Does BCE have real estate properties to spin out like TELUS? Telus is building rental housing on properties that once powered its internet and phone networks, a move that could lead Canada’s third-largest telecom to spin out a separate real estate company.
The firm has converted nearly its entire telecommunications network to fibre in recent years, freeing up about 200 properties where it used to power its old copper-cable network.

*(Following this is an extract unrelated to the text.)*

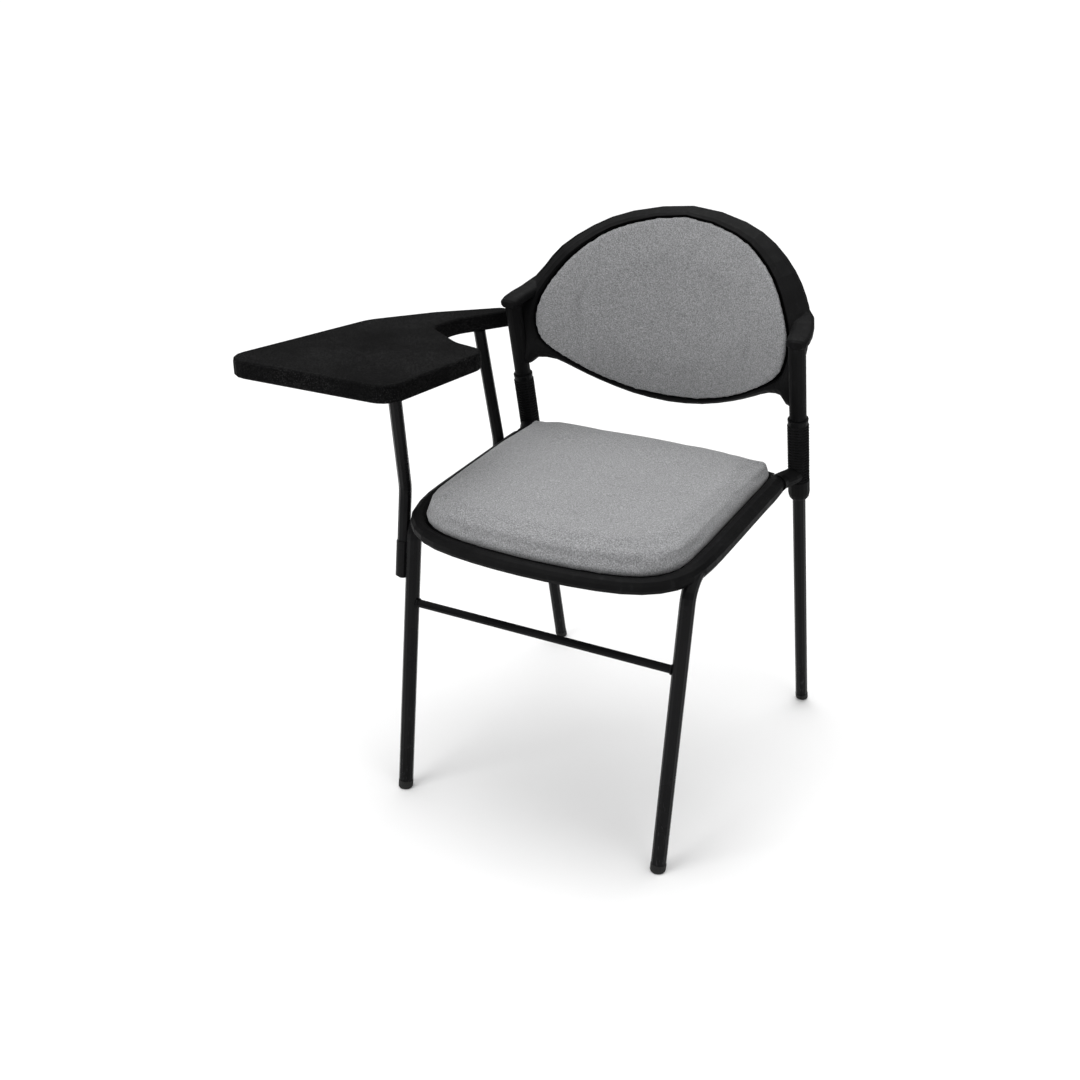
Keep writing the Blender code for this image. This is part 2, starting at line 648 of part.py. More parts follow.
def make_tablet():
    """The writing tablet: a thick moulded board with rounded edges, cut back to an arm rest at its rear."""
    tablet = slab("tablet_board", tablet_outline(), TABLET_THICKNESS, TABLET_BLACK)
    under = TABLET_TOP - TABLET_THICKNESS
    tablet.location = (0, 0, under)
    rounding = tablet.modifiers.new("rounding", "BEVEL")
    rounding.width = TABLET_EDGE
    rounding.segments = 3
    rounding.limit_method = "ANGLE"
    rounding.angle_limit = math.radians(50)
    for word, ((x, y), length, width, degrees, _) in TABLET_PLATES.items():
        size = (length + 2 * POCKET_GAP, width + 2 * POCKET_GAP, 2 * (PLATE_THICKNESS + GAP))
        pocket = turned_block("plate_pocket_" + word, (x, y, under), size, degrees, None)
        boolean(tablet, make_cutter(pocket), "DIFFERENCE")


def screw(name, place, direction, radius=0.0045, height=0.0028):
    """A screw's domed head, standing on place and facing direction."""
    profile = [(0.0, height), (radius * 0.5, height * 0.9), (radius * 0.85, height * 0.6), (radius, height * 0.2),
               (radius, 0.0), (0.0, 0.0)]
    return turned(name, Vector(place) + Vector(direction).normalized() * GAP, direction, profile, ZINC, sides=10)


def make_tablet_mounts():
    """Two steel plates let into the tablet's underside, each welded to the top of a post and held by screws."""
    under = TABLET_TOP - TABLET_THICKNESS
    for word, ((x, y), length, width, degrees, screws) in TABLET_PLATES.items():
        turned_block("tablet_plate_" + word, (x, y, under + PLATE_THICKNESS / 2), (length, width, PLATE_THICKNESS),
                     degrees, BLACK_STEEL, 0.001)
        turn = Matrix.Rotation(math.radians(degrees), 2)
        for number, place in enumerate(screws, 1):
            along_x, along_y = turn @ Vector(place)
            screw(f"tablet_screw_{word}_{number}", (x + along_x, y + along_y, under), (0, 0, -1))
    return under - GAP


def socket_point(z):
    """The place on the axis of the tablet's front socket, beside the right front leg."""
    leg = leg_point(-1, z)
    return Vector((leg.x + SOCKET_OFFSET[0], leg.y + SOCKET_OFFSET[1], z))


def make_tablet_posts(top_z):
    bottom, top = SOCKET_HEIGHTS
    bend = socket_point(0.470)
    head = Vector((*FRONT_POST_HEAD, top_z + POST_TRIM))
    front = tube("tablet_post_front", rounded_path([(socket_point(bottom + 0.003), 0), (bend, 0.05), (head, 0)], 5),
                 TABLET_POST_RADIUS, BLACK_STEEL, TABLET_POST_WALL)
    socket = cylinder("tablet_socket", socket_point(bottom), socket_point(top), SOCKET_OUTER, BLACK_STEEL, 20)
    bore = cylinder("tablet_socket_bore", socket_point(bottom - 0.01), socket_point(top + 0.01),
                    TABLET_POST_RADIUS + GAP, None)
    boolean(socket, make_cutter(bore), "DIFFERENCE")
    turned("tablet_socket_plug", socket_point(bottom - GAP), leg_point(-1, 0.0) - leg_point(-1, 0.3),
           [(0.0, 0.003), (0.006, 0.003), (0.008, 0.0015), (0.008, 0.0), (0.0, 0.0)], BLACK_PLASTIC)
    foot_height = rail_height(REAR_POST_FOOT[1])
    foot = Vector((*REAR_POST_FOOT, foot_height + BRACKET_DROP + 2 * GAP))
    side = Vector((*REAR_POST_FOOT, foot_height + 0.004))
    head = Vector((*REAR_POST_HEAD, top_z + POST_TRIM))
    rear = tube("tablet_post_rear", rounded_path([(foot, 0), (side, 0.04), (head, 0)], 5),
                TABLET_POST_RADIUS, BLACK_STEEL, TABLET_POST_WALL)
    for post, place in ((front, FRONT_POST_HEAD), (rear, REAR_POST_HEAD)):
        trim = block(post.name + "_trim", (*place, top_z + 0.02), (0.12, 0.12, 0.04), None)
        boolean(post, make_cutter(trim), "DIFFERENCE")


def make_rear_bracket():
    """An angle plate under the right side rail that carries the foot of the tablet's rear post."""
    web_top, shelf_top = -LEG_RADIUS - GAP, BRACKET_DROP - GAP
    shelf_bottom = shelf_top - PLATE_THICKNESS
    web_in, web_out = -RAIL_X + PLATE_THICKNESS / 2, -RAIL_X - PLATE_THICKNESS / 2
    shelf_end = REAR_POST_FOOT[0] - TABLET_POST_RADIUS
    profile = [(shelf_end, shelf_bottom), (web_in, shelf_bottom), (web_in, web_top), (web_out, web_top),
               (web_out, shelf_top), (shelf_end, shelf_top)]
    bracket = slab("tablet_bracket", profile, BRACKET_LENGTH, BLACK_STEEL)
    start = REAR_POST_FOOT[1] + BRACKET_LENGTH / 2
    bracket.location = (0, start, rail_height(start))
    bracket.rotation_euler = (math.pi / 2 + math.atan(RAIL_SLOPE), 0, 0)


def make_screws():
    for name, y in SEAT_RAIL_YS.items():
        z = seat_rail_height(y) - SEAT_RAIL_RADIUS
        for side, word in SIDES:
            screw(f"seat_screw_{name.split('_')[-1]}_{word}", (side * 0.120, y, z), (0, 0, -1))
    for side, word in SIDES:
        for z in (0.570, 0.592):
            normal = Vector((0, 1, -POST_LEAN[1]))
            place = post_point(side, z) + normal.normalized() * SOCKET_RADIUS
            level = "low" if z < 0.58 else "high"
            screw(f"back_screw_{level}_{word}", place, normal, 0.004, 0.0022)


SIDES = [(-1, "right"), (1, "left")]
clear_scene()
PARTS = new_collection("student_desk_chair")
CUTTERS = new_collection("cutters")
CHAIR = bpy.data.objects.new("chair_frame", None)
PARTS.objects.link(CHAIR)
CHAIR.location = ORIGIN_SHIFT

make_frame()
for chair_side, side_word in SIDES:
    make_sleeve(chair_side, side_word)
make_pan()
make_seat_cushion()
make_back_frame()
make_back_cushion()
make_tablet()
plate_bottom = make_tablet_mounts()
make_tablet_posts(plate_bottom)
make_rear_bracket()
make_screws()
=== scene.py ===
"""The student desk chair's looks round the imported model.

Materials for the CAD solids, two filled pads, two welds, and the floor, lights and camera."""
import math

import bmesh
import bpy
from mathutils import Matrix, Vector, noise


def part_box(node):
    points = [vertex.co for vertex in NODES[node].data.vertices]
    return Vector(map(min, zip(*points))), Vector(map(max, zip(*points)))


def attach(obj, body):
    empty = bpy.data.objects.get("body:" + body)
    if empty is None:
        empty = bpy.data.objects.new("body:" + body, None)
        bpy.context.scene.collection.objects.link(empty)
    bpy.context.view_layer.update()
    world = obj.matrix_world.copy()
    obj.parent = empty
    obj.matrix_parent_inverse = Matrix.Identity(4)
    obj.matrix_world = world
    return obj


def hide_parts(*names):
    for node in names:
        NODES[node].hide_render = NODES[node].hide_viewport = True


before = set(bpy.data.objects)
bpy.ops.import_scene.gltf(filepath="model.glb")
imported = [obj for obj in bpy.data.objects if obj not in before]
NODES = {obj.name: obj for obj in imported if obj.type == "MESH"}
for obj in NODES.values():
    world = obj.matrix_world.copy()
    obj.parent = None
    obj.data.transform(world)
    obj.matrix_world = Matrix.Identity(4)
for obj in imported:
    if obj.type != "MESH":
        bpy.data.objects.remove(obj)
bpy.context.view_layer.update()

SCENE = bpy.context.scene

# The camera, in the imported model's frame.
CAMERA_TARGET = Vector((0.0943, -0.1848, 0.4258))
CAMERA_DISTANCE = 1.9212
CAMERA_AZIMUTH = math.radians(28.95)
CAMERA_ELEVATION = math.radians(24.28)
CAMERA_LENS = 45.3167
CAMERA_SENSOR = 36.0

# The studio. Lights are in watts, except the ceiling, a sun, in watts per square metre.
FLOOR_RADIUS = 30.0
LIGHT_TARGET = (0.0, 0.0, 0.45)
KEY = {"place": (-1.2, -2.7, 2.3), "size": 1.8, "power": 44.0}
FILL = {"place": (2.6, -1.4, 1.9), "size": 1.6, "power": 14.0}
CEILING_STRENGTH = 1.5
CEILING_SPREAD = math.radians(50)
CEILING_TILT = (math.radians(-14), math.radians(-12), 0)
WORLD_STRENGTH = 1.2
WORLD_LOW = (0.35, 0.16)
WORLD_HIGH = (0.75, 1.0)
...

Through an initiative called Telus Living, Telus is using some of that land to build apartments at a time when demand for housing in Canada is surging.
Talking Points
- As Telus converts its telecom networks from copper to fibre, it’s left with about 200 properties in Western Canada it no longer needs
- Instead of selling all the real estate—often in desirable urban centres—it’s converting some of it into apartment units, as many Canadian cities grapple with severe rental housing shortages
- The company’s CFO said it could spin the real estate business out into a REIT once it’s completed enough developments
Breaking ground: Telus has two residential buildings under construction in B.C. on decommissioned sites—one in Sechelt on the Sunshine Coast and another in Nanaimo on Vancouver Island. The developments will have 254 units combined and are expected to be completed next year. The company has identified another 16 properties to convert into residential or mixed-use buildings, chief financial officer Doug French told The Logic last month. Those developments could add between 2,500 to 2,800 rental units, he said.
The REIT play: The real estate portfolio in question could have a gross value between $2 billion and $3 billion, according to comments French made to Bloomberg. (Telus has an enterprise value of about US$45 billion.) French said the company could eventually use the assets to establish a real estate investment trust, which Telus may roll out as a public company. “We have to build an asset of consequence first before we even consider [a REIT],” he said. “That would be probably getting to those 16 properties I referred to.”
In the meantime, the company would earn money through rental payments. While French said the revenue won’t be a “game changer” for Telus’s balance sheet, it “is monetizing an asset that was going to be redundant,” he said, and “helping us pay for fibre sooner.”
TD Securities analyst Vince Valentini said he doesn’t expect real estate to become one of Telus’s main businesses. “It’s not their core competency,” he said, but “it’s a way to surface a little bit of incremental value.” While Telus could simply sell the properties to established developers, Valentini said it makes sense to clinch a piece of the hot residential market and potentially sell the finished developments in the future for much more than just the land.
The spinout scheme: Telus spun out its IT services company as Telus International, which went public on the Toronto Stock Exchange in February 2021. Telus CEO Darren Entwistle has hinted at plans to take its health and agriculture businesses public as well.
The new corporate landlords: Telus is among a cohort of large Canadian corporations entering the residential market, as the near-countrywide housing crisis and the rise of remote work changes where value lies in Canada’s real estate landscape.
Apartments are a particularly hot segment. “The rental market supply shortage is massive,” wrote RBC economist Rachel Battaglia in a July report. Rental vacancies fell to an all-time low of 1.5 per cent last year, according to the report, while demand has grown more than three times faster than growth in the rental stock from 2017 to 2023.
Loblaw’s real estate arm Choice Properties has at least eight developments with rental units that are built, proposed or under construction. Sobeys’s Crombie REIT also has a slate of apartments in its portfolio. And furniture retailer Leon’s made news this year with plans to convert land it owns in Toronto to 4,000 housing units, including townhomes, condos and apartments.
“There’s a lot of momentum around repurposing and converting old buildings to something that better fits where we are right now in terms of work from home, in terms of population growth, in terms of just the needs of the market,” said Adam Jacobs, head of research at Colliers Canada, a real estate services and investment firm. “The challenge for most developers,” he added, “is it’s so hard to purchase land right now and to finance land.” Companies like Telus and Loblaw that already own plenty of real estate are well positioned, he said, to convert it for potentially more lucrative uses.